- **Task statement**:
Your task is to copy every line of this material exactly.

- **Material provided**:

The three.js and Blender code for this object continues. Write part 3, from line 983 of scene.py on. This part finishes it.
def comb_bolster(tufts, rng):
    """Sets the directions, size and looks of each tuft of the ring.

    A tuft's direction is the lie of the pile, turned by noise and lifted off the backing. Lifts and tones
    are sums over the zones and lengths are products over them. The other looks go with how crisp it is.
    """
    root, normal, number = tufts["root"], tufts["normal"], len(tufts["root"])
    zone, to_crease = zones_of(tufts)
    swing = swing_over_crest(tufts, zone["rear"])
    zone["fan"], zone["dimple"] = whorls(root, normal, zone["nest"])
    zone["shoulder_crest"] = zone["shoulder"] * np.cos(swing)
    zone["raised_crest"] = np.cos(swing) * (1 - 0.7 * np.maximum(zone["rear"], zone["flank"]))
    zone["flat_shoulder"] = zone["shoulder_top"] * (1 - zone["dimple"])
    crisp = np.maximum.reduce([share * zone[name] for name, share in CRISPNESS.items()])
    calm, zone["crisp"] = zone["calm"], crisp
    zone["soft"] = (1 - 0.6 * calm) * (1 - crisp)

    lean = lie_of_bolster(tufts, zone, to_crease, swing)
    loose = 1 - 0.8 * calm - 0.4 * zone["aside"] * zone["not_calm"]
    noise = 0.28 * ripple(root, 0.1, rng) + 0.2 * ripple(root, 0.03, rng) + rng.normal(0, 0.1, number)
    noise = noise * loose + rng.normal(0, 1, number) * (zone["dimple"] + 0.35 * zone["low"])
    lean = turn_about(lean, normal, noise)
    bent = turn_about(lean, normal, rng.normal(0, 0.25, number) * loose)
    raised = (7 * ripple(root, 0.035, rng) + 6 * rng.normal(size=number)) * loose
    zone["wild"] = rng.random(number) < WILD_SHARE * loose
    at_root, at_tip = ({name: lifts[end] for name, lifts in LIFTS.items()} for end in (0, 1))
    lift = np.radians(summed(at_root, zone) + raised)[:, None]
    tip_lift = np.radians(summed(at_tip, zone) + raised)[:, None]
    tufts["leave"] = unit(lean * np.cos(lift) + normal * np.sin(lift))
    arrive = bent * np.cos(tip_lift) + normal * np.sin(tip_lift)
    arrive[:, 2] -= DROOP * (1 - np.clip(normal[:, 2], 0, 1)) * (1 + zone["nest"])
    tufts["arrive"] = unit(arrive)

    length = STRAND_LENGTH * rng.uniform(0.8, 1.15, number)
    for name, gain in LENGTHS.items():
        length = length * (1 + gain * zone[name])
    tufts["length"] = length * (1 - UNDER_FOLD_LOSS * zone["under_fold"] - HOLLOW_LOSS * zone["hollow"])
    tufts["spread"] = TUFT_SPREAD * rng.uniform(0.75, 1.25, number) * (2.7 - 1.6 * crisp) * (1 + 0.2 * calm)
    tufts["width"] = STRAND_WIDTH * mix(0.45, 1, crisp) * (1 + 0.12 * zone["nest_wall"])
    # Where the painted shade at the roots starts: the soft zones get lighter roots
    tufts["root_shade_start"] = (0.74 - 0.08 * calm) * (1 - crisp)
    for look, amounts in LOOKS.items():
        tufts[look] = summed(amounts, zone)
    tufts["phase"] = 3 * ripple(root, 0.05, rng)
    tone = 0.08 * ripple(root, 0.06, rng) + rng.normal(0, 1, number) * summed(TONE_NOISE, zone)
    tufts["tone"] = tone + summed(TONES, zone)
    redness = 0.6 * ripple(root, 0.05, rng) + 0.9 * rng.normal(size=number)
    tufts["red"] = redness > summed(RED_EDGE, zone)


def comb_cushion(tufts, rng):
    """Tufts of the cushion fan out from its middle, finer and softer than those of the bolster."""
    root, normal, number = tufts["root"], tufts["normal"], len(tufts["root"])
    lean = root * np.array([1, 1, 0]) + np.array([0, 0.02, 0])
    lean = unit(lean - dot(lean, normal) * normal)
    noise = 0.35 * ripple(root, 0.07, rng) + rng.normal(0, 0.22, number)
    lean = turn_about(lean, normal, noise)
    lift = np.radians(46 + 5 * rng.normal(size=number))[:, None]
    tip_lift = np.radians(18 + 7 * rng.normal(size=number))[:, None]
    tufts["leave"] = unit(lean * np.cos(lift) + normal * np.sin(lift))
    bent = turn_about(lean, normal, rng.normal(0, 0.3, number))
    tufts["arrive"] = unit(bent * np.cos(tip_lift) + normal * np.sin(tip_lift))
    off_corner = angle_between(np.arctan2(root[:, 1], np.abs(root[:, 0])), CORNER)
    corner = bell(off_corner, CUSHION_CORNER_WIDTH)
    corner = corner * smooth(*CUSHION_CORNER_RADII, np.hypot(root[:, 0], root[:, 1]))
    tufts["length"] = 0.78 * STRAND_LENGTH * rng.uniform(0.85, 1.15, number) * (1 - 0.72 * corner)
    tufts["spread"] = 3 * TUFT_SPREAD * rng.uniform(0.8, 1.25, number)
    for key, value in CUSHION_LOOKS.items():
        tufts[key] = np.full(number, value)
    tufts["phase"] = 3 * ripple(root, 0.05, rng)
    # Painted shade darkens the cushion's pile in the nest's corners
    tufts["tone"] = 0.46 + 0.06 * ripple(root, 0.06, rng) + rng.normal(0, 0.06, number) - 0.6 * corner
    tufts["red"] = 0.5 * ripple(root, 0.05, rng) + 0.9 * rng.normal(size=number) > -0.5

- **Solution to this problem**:
The three.js and Blender code for this object continues. Write part 3, from line 983 of scene.py on. This part finishes it.
def comb_bolster(tufts, rng):
    """Sets the directions, size and looks of each tuft of the ring.

    A tuft's direction is the lie of the pile, turned by noise and lifted off the backing. Lifts and tones
    are sums over the zones and lengths are products over them. The other looks go with how crisp it is.
    """
    root, normal, number = tufts["root"], tufts["normal"], len(tufts["root"])
    zone, to_crease = zones_of(tufts)
    swing = swing_over_crest(tufts, zone["rear"])
    zone["fan"], zone["dimple"] = whorls(root, normal, zone["nest"])
    zone["shoulder_crest"] = zone["shoulder"] * np.cos(swing)
    zone["raised_crest"] = np.cos(swing) * (1 - 0.7 * np.maximum(zone["rear"], zone["flank"]))
    zone["flat_shoulder"] = zone["shoulder_top"] * (1 - zone["dimple"])
    crisp = np.maximum.reduce([share * zone[name] for name, share in CRISPNESS.items()])
    calm, zone["crisp"] = zone["calm"], crisp
    zone["soft"] = (1 - 0.6 * calm) * (1 - crisp)

    lean = lie_of_bolster(tufts, zone, to_crease, swing)
    loose = 1 - 0.8 * calm - 0.4 * zone["aside"] * zone["not_calm"]
    noise = 0.28 * ripple(root, 0.1, rng) + 0.2 * ripple(root, 0.03, rng) + rng.normal(0, 0.1, number)
    noise = noise * loose + rng.normal(0, 1, number) * (zone["dimple"] + 0.35 * zone["low"])
    lean = turn_about(lean, normal, noise)
    bent = turn_about(lean, normal, rng.normal(0, 0.25, number) * loose)
    raised = (7 * ripple(root, 0.035, rng) + 6 * rng.normal(size=number)) * loose
    zone["wild"] = rng.random(number) < WILD_SHARE * loose
    at_root, at_tip = ({name: lifts[end] for name, lifts in LIFTS.items()} for end in (0, 1))
    lift = np.radians(summed(at_root, zone) + raised)[:, None]
    tip_lift = np.radians(summed(at_tip, zone) + raised)[:, None]
    tufts["leave"] = unit(lean * np.cos(lift) + normal * np.sin(lift))
    arrive = bent * np.cos(tip_lift) + normal * np.sin(tip_lift)
    arrive[:, 2] -= DROOP * (1 - np.clip(normal[:, 2], 0, 1)) * (1 + zone["nest"])
    tufts["arrive"] = unit(arrive)

    length = STRAND_LENGTH * rng.uniform(0.8, 1.15, number)
    for name, gain in LENGTHS.items():
        length = length * (1 + gain * zone[name])
    tufts["length"] = length * (1 - UNDER_FOLD_LOSS * zone["under_fold"] - HOLLOW_LOSS * zone["hollow"])
    tufts["spread"] = TUFT_SPREAD * rng.uniform(0.75, 1.25, number) * (2.7 - 1.6 * crisp) * (1 + 0.2 * calm)
    tufts["width"] = STRAND_WIDTH * mix(0.45, 1, crisp) * (1 + 0.12 * zone["nest_wall"])
    # Where the painted shade at the roots starts: the soft zones get lighter roots
    tufts["root_shade_start"] = (0.74 - 0.08 * calm) * (1 - crisp)
    for look, amounts in LOOKS.items():
        tufts[look] = summed(amounts, zone)
    tufts["phase"] = 3 * ripple(root, 0.05, rng)
    tone = 0.08 * ripple(root, 0.06, rng) + rng.normal(0, 1, number) * summed(TONE_NOISE, zone)
    tufts["tone"] = tone + summed(TONES, zone)
    redness = 0.6 * ripple(root, 0.05, rng) + 0.9 * rng.normal(size=number)
    tufts["red"] = redness > summed(RED_EDGE, zone)


def comb_cushion(tufts, rng):
    """Tufts of the cushion fan out from its middle, finer and softer than those of the bolster."""
    root, normal, number = tufts["root"], tufts["normal"], len(tufts["root"])
    lean = root * np.array([1, 1, 0]) + np.array([0, 0.02, 0])
    lean = unit(lean - dot(lean, normal) * normal)
    noise = 0.35 * ripple(root, 0.07, rng) + rng.normal(0, 0.22, number)
    lean = turn_about(lean, normal, noise)
    lift = np.radians(46 + 5 * rng.normal(size=number))[:, None]
    tip_lift = np.radians(18 + 7 * rng.normal(size=number))[:, None]
    tufts["leave"] = unit(lean * np.cos(lift) + normal * np.sin(lift))
    bent = turn_about(lean, normal, rng.normal(0, 0.3, number))
    tufts["arrive"] = unit(bent * np.cos(tip_lift) + normal * np.sin(tip_lift))
    off_corner = angle_between(np.arctan2(root[:, 1], np.abs(root[:, 0])), CORNER)
    corner = bell(off_corner, CUSHION_CORNER_WIDTH)
    corner = corner * smooth(*CUSHION_CORNER_RADII, np.hypot(root[:, 0], root[:, 1]))
    tufts["length"] = 0.78 * STRAND_LENGTH * rng.uniform(0.85, 1.15, number) * (1 - 0.72 * corner)
    tufts["spread"] = 3 * TUFT_SPREAD * rng.uniform(0.8, 1.25, number)
    for key, value in CUSHION_LOOKS.items():
        tufts[key] = np.full(number, value)
    tufts["phase"] = 3 * ripple(root, 0.05, rng)
    # Painted shade darkens the cushion's pile in the nest's corners
    tufts["tone"] = 0.46 + 0.06 * ripple(root, 0.06, rng) + rng.normal(0, 0.06, number) - 0.6 * corner
    tufts["red"] = 0.5 * ripple(root, 0.05, rng) + 0.9 * rng.normal(size=number) > -0.5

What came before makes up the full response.